Goyo Montero was Principal Dancer at the Deutsche Oper Berlin (from 1999 to 2004) and Soloist at the Oper Leipzig, Staatstheater Wiesbaden and the Royal Ballet of Flanders. He has been invited among others as guest soloist with the National Ballet of Mexico, the Perth City Ballet and the Ballet d‘Europe.

As choreographer he created pieces for Les Ballets de Monte-Carlo, São Paulo Companhia de Dança, Royal Ballet London, Zurich Ballet, Acosta Danza, Perm Opera Ballet/Diana Vishneva Context Festival, National Ballet Sodre, Maggio Danza, Compañia Nacional de Danza, Deutsche Oper Berlin, Opera of Kiel, Ankara and Izmir State Ballet, Modern Dance Turkey, the Company Gregor Seyffert, Ballet Carmen Roche, Cuban National Ballet, and the Ballet de Teatres de la Generalitat Valenciana.

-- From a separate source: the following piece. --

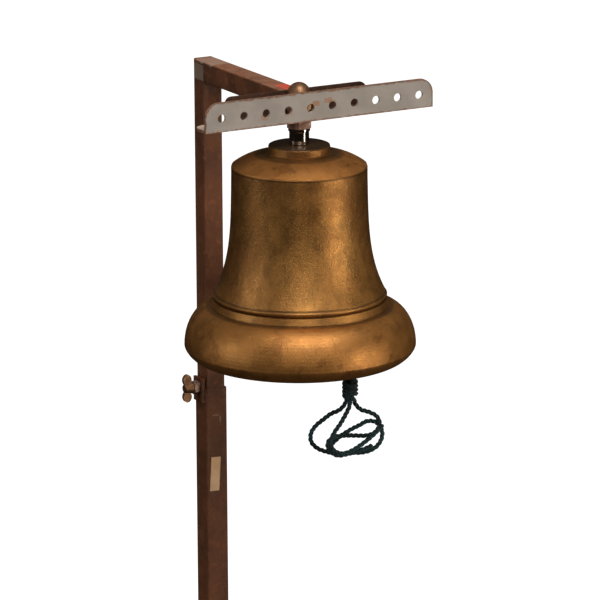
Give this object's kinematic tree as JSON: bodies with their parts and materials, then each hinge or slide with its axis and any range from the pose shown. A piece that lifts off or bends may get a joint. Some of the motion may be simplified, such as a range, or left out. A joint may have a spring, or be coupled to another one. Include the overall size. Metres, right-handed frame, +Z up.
{
  "type": "ship bell on adjustable stand",
  "caption": "Cast brass bell with an inside clapper and rope, hung by a stud from a perforated crossbar on a height-adjustable square-tube stand.",
  "frame": {"origin": "middle of the base's footprint, on the floor", "axes": "+Z up; the bell hangs in front of the mast, towards -Y; +X runs along the crossbar towards its longer end"},
  "size_m": [0.44, 0.425, 1.3105],
  "materials": {
    "bell_brass": "aged, dull golden brown with brighter worn edges",
    "rusty_steel": "mild steel with an even red-brown rust",
    "grey_paint": "worn warm grey paint with rust at the edges",
    "bronze_nut": "browned and satin",
    "chrome": "polished",
    "rusty_fixings": "zinc gone brown with rust",
    "bright_fixings": "dull zinc",
    "clapper_iron": "dark forged iron",
    "ball_bronze": "dull cast bronze, bright where it strikes",
    "black_plastic": "moulded",
    "foot_rubber": "matt",
    "label_paper": "yellowed blank paper",
    "teal_rope": "laid polypropylene rope, dark blue-green"
  },
  "bodies": {
    "stand": {"front_leg": "rusty_steel", "rear_leg": "rusty_steel", "base_spine": "rusty_steel", "leg_end_caps": "black_plastic", "rubber_feet": "foot_rubber", "foot_screws": "bright_fixings", "mast_gussets": "rusty_steel", "mast_outer": "rusty_steel", "clamp_plate": "rusty_steel", "clamp_nut": "rusty_fixings", "paper_label": "label_paper"},
    "clamp": {"clamp_screw": "bronze_nut"},
    "head": {"mast_inner": "rusty_steel", "arm": "rusty_steel", "arm_angle": "rusty_steel", "crossbar": "grey_paint", "bell_stud": "bright_fixings", "acorn_nut": "bronze_nut", "spring_washer": "rusty_fixings", "top_washer": "rusty_fixings", "jam_nut": "rusty_fixings", "chrome_spacer": "chrome", "bell": "bell_brass", "inner_washer": "bright_fixings", "inner_nut": "bright_fixings", "clapper_clevis": "clapper_iron", "clapper_pin": "bright_fixings", "pin_washer": "bright_fixings", "split_pin": "bright_fixings"},
    "clapper": {"clapper_stem": "clapper_iron", "clapper_ball": "ball_bronze"},
    "rope": {"rope_hitch": "teal_rope", "rope_left": "teal_rope", "rope_right": "teal_rope", "rope_middle": "teal_rope"}
  },
  "joints": [
    {"name": "mast_slide", "type": "slide", "parent": "stand", "child": "head", "axis": [0, 0, 1], "range_m": [-0.3, 0.2]},
    {"name": "clamp_turn", "type": "hinge", "parent": "stand", "child": "clamp", "pos_m": [-0.0125, 0.12, 0.95], "axis": [-1, 0, 0], "range_deg": [0, 270]},
    {"name": "clapper_swing", "type": "hinge", "parent": "head", "child": "clapper", "pos_m": [0, -0.075, 1.1775], "axis": [0, -1, 0], "range_deg": [-48.6, 10.6]},
    {"name": "rope_hang", "type": "hinge", "parent": "clapper", "child": "rope", "pos_m": [0.05795, -0.075, 1.0092], "axis": [0, -1, 0], "range_deg": [-10.6, 48.6]}
  ],
  "couplings": [
    {"joint": "rope_hang", "follows": "clapper_swing", "ratio": -1}
  ]
}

With his choreographies Goyo Montero took part in different festivals, amongst others in Havana (XX International Ballet Festival), Florence (71st Maggio Musicale Fiorentino), Granada (International Festival of Dance and Music), Zaragoza (Expo Zaragoza), Madrid (Madrid en Danza and Veranos de la Villa), Tokyo (Expo Aichi Tokio Forum), Russia (Chekhov International Theatre Festival Moscow and Diana Vishneva's Context Festival) and Holland Dance Festival.

Goyo Montero's choreography “Imponderable” for Acosta Danza had its world premiere in September 2017 at Sadler's Wells London and is since then part of the worldwide tour of this company. His creation “Asunder”, created for Diana Vishneva's Context Festival, has been presented in November 2017 at the Stanislawski Theatre Moscow, the Mariinsky Theatre St. Petersburg and in Sadler's Wells London. “Asunder” got furthermore nominated in 2019 as Best Choreography for the Russian Golden Mask Award."

With season 2008/2009 Goyo Montero is ballet director and principal choreographer of Nuremberg Ballet. Until today the ballet director has developed and staged 20 creations for his company in Nuremberg.

Since 2019 Goyo Montero is also Resident Choreographer of Acosta Danza.

A long term partnership exists between Goyo Montero and the Prix de Lausanne. In 2012 and 2017 Goyo Montero has been member of the jury at the Prix de Lausanne. From 2013 until 2016 his choreographies have been part of the contemporary repertoire of this competition. In 2018 Goyo Montero created together with 51 students from the partner companies of the Prix the new choreography “Pulse”, set to music by Owen Belton. In 2017 his creations have been part of the Beijing International Ballet und Choreography Competition in China.

Among his awards as Choreographer: In 2006 the award “Villa de Madrid” (the 1st award of the Iberoamerican competition of Choreography), the Villanueva award by the UNEAC (Union of Writers, Critics and Artists of Cuba) and the award “Teatro de Madrid”.

In 2009 Goyo Montero has been awarded with the cultural prize of the Chamber of Industry and Commerce of Middle Franconia. In 2012 Goyo Montero got awarded by the Spanish Ministry of Culture with the Premio Nacional de Danza. In 2014 Goyo Montero received the Bavarian Culture Award. In 2018 the ‘Deutscher Tanzpreis’ (German Dance Award) has been presented to Ballet Nuremberg under the directorship of Goyo Montero for outstanding development in dance.

International Dance Magazines repeatedly nominated Goyo Montero as choreographer (amongst others "Choreographer of the Year 2014" in Dance for You) as well as for his works (amongst others nominations) as Best Choreography for "Sleeping Beauty" as best Italian production in 2008“ by Danza & Danza; for his ballet "Romeo and Juliet" with Compañia Nacional de Danza in Dance for you and Dance Europe (2012/2013); as well as for "Black Bile" (2014), "Cyrano" (2015) and "Don Quijote" (2017) in Dance Europe.
Dance Europe's "Critics' Choice" nominated Goyo Montero in 2018 as Best Ballet director of the year.